A direita teve sempre sobre este tema, de forma mais assumida ou mais mitigada, uma tese: o atual sistema não é sustentável; e uma estratégia para lhe responder: seria preciso congelar atualizações e cortar pensões. António Costa acaba de recuperar ambas, ao invocar os mesmos perigos e ao avançar com a mesma suspensão da lei de Vieira da Silva, anunciando o corte para metade do aumento de 2023 que resultaria da atualização com as regras em vigor. Ufano com a sua maioria absoluta, deu ainda o dito por não dito, porque no final de junho, quando já sabíamos que a inflação estava em alta há meses e não dava sinais de baixar, declarou solenemente que iria respeitar a lei que atualiza as pensões de acordo com a inflação.

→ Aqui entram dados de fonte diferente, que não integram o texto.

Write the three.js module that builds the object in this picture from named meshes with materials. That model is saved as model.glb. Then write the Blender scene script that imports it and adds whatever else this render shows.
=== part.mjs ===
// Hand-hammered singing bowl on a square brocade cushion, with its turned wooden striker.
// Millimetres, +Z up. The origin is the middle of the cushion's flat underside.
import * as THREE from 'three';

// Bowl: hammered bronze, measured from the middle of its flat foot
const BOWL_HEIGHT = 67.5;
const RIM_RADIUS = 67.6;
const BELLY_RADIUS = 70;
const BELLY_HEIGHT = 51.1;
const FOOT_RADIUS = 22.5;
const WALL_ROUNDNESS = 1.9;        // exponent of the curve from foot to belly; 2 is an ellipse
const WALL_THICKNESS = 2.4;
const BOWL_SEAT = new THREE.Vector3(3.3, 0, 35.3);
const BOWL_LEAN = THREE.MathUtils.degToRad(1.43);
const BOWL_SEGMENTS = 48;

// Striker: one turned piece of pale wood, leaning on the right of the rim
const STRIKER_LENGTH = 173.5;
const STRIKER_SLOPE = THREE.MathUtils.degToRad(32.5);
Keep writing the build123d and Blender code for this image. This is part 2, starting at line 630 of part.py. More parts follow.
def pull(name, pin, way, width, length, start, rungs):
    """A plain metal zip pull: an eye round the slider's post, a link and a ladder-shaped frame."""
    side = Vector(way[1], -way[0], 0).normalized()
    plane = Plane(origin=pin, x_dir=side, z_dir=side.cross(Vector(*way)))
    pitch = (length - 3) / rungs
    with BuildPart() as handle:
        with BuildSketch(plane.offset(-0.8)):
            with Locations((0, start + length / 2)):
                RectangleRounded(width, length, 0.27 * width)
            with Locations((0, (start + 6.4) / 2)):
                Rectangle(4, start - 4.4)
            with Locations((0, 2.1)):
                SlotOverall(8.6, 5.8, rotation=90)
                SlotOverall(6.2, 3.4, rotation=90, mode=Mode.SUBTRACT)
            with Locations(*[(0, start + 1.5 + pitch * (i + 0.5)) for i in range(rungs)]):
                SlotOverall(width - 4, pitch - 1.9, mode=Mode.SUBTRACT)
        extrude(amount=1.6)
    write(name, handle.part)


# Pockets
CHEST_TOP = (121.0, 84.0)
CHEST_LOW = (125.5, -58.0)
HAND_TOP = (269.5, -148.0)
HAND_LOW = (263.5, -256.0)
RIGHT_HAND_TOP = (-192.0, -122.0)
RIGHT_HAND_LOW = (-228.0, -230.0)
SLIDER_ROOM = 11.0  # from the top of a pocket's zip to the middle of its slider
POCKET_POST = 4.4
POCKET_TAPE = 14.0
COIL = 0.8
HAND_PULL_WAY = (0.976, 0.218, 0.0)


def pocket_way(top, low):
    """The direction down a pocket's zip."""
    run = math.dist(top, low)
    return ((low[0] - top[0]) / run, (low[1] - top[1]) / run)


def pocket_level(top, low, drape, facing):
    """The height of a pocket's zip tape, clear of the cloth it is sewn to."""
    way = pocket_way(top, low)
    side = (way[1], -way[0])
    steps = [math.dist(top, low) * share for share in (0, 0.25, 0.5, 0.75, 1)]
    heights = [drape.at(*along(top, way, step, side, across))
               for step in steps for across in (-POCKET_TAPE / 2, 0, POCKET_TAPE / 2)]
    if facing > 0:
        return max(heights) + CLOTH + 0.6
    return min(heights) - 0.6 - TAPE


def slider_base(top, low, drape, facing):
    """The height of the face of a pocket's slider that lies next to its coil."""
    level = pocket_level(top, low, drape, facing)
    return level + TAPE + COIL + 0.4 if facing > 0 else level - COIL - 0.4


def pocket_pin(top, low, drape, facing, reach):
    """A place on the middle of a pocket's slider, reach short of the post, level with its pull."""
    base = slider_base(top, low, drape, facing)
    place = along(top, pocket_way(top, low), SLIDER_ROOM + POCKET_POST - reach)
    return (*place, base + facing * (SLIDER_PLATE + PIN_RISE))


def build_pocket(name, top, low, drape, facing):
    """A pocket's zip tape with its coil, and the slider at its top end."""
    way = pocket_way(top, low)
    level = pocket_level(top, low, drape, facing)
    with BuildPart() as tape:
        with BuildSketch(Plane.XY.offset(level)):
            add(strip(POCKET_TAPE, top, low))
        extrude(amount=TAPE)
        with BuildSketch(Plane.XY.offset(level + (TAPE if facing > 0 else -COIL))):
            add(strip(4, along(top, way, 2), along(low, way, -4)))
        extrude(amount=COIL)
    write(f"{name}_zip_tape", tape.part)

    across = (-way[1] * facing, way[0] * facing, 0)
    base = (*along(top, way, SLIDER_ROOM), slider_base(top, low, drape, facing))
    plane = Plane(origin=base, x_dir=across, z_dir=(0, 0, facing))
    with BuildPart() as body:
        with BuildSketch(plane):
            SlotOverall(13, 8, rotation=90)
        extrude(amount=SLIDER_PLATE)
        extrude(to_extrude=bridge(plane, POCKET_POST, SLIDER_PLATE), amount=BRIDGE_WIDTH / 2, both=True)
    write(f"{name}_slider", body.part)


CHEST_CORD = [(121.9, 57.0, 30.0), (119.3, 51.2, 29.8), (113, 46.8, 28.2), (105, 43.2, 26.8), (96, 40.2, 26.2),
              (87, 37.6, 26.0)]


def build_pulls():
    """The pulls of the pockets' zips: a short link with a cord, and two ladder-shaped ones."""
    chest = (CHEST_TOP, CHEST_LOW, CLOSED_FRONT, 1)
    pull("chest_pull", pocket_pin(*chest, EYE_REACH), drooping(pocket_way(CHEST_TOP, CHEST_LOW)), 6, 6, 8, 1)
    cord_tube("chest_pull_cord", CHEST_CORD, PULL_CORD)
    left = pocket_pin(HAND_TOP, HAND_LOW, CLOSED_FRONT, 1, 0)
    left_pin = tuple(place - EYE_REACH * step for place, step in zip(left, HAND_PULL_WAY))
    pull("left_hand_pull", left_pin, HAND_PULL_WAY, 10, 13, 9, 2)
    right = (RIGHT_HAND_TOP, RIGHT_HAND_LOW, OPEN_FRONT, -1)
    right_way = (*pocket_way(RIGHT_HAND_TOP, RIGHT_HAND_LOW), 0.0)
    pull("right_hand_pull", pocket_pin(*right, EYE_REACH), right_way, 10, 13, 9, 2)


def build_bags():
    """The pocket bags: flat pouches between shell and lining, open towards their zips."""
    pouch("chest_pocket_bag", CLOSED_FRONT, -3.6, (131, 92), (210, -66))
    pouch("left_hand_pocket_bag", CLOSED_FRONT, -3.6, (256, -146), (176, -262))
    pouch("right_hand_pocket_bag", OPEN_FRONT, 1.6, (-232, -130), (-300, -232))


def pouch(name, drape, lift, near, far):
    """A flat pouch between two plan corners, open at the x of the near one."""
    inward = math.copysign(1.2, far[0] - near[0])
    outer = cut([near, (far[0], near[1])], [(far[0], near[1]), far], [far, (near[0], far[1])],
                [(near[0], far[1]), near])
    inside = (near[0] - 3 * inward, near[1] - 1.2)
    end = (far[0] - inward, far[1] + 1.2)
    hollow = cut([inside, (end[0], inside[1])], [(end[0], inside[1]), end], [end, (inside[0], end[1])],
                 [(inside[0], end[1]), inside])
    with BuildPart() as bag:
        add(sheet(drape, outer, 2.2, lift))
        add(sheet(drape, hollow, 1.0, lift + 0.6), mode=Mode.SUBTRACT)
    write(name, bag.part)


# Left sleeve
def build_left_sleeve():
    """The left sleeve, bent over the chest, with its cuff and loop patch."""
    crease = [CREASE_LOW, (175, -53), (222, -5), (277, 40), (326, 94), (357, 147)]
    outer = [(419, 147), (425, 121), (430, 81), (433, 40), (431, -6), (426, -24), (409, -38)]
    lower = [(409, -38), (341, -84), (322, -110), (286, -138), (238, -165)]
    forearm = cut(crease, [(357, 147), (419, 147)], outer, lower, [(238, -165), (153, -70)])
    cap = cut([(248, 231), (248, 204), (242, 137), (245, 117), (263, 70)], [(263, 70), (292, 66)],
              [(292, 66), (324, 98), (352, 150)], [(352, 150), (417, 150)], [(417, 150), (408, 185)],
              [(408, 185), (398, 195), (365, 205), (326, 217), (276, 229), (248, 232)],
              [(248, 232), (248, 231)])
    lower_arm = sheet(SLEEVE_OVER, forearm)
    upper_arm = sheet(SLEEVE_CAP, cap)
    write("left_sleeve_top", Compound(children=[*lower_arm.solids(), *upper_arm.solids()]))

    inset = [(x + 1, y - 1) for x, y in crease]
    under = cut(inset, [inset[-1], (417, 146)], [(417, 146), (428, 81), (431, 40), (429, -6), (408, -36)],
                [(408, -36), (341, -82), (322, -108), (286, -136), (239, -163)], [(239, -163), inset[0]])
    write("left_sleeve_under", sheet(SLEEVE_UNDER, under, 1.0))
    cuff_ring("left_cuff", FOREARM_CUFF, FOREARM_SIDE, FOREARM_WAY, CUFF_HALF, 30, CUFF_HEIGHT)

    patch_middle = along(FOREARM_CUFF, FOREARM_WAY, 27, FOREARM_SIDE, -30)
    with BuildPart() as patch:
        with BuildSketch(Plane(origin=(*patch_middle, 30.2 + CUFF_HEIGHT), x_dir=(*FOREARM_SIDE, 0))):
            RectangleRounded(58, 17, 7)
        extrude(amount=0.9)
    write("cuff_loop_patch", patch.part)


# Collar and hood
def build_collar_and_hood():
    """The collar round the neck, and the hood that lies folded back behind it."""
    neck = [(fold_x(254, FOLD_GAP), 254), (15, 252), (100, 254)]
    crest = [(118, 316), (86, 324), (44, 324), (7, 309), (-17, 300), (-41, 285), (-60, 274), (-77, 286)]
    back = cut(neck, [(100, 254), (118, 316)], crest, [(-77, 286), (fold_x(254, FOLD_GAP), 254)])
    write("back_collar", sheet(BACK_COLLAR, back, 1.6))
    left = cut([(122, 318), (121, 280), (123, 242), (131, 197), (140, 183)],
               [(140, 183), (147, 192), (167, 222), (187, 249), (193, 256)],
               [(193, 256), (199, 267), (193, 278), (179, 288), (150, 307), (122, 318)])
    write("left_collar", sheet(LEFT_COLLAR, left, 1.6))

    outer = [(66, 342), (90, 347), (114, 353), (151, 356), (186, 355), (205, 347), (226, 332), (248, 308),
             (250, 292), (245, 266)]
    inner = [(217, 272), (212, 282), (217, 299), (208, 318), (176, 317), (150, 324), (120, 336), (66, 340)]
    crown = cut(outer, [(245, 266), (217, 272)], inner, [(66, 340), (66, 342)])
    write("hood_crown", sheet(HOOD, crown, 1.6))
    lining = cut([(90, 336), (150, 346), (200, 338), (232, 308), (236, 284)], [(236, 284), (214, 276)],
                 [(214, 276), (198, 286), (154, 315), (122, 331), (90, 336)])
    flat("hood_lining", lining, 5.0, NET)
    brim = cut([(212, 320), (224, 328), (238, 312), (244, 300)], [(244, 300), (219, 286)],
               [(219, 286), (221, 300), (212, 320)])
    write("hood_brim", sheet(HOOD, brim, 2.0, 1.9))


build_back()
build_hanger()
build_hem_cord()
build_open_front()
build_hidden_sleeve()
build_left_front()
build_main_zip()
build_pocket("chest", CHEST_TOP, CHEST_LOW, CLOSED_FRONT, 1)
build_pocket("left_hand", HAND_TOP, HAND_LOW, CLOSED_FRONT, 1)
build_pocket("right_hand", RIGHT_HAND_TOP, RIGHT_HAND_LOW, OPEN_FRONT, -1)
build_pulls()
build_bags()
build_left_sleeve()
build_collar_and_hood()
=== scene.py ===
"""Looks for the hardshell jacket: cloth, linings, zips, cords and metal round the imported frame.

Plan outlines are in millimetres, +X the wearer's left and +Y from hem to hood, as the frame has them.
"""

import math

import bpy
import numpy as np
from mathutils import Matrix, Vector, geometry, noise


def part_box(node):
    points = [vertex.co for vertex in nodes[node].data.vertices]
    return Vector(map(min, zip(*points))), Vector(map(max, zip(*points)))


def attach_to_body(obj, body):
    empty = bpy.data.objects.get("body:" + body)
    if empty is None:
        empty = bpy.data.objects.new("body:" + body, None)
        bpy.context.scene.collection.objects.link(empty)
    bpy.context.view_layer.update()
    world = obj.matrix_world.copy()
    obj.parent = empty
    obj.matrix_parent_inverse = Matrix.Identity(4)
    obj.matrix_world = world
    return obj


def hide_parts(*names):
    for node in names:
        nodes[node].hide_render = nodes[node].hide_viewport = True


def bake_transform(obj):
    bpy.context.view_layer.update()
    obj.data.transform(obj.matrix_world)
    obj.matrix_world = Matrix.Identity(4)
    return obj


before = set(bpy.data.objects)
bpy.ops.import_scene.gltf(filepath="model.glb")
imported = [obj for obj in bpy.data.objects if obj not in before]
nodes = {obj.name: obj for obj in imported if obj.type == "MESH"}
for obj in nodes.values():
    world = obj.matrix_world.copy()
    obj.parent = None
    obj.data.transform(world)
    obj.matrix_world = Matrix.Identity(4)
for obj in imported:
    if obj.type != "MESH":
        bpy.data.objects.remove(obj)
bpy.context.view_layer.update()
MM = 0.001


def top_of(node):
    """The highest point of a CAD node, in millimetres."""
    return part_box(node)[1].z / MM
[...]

Ao dizer agora que a lei de Vieira da Silva, a que jurara fidelidade em junho, afinal não serve, corta na base das pensões futuras e abre a porta a uma alteração estrutural do sistema, sem clarificar o alcance dessa transformação e usando como biombo uma comissão nomeada para “estudar a sustentabilidade” que, quando foi criada, não tinha indicação desta posição do governo nem nenhum mandato relativo às fórmulas de atualização de pensões em 2024 - coisa que agora, por conveniência, se sugere que terá.


À direita serve que nem uma luva a retórica de Costa: afinal o espectro da insustentabilidade, tão caro aos profetas do mercado, andava mesmo aí, alegam, e a solução será empobrecer os pensionistas. Mais uma vez, Costa e a ministra do trabalho mobilizam o tema da “sustentabilidade” de forma errática e instrumental, como já tinham feito em debates anteriores, avançando números e cenários cujas contas não são apresentadas (cumprir a lei Vieira da Silva “retiraria 13 anos de vida ao sistema”) e moldando o conceito em função das suas escolhas conjunturais e das necessidades discursivas do momento, recorrendo a truques de retórica, a cortinas de fumo e à falta de transparência sobre o que se quer fazer no futuro. Tudo lamentável neste processo.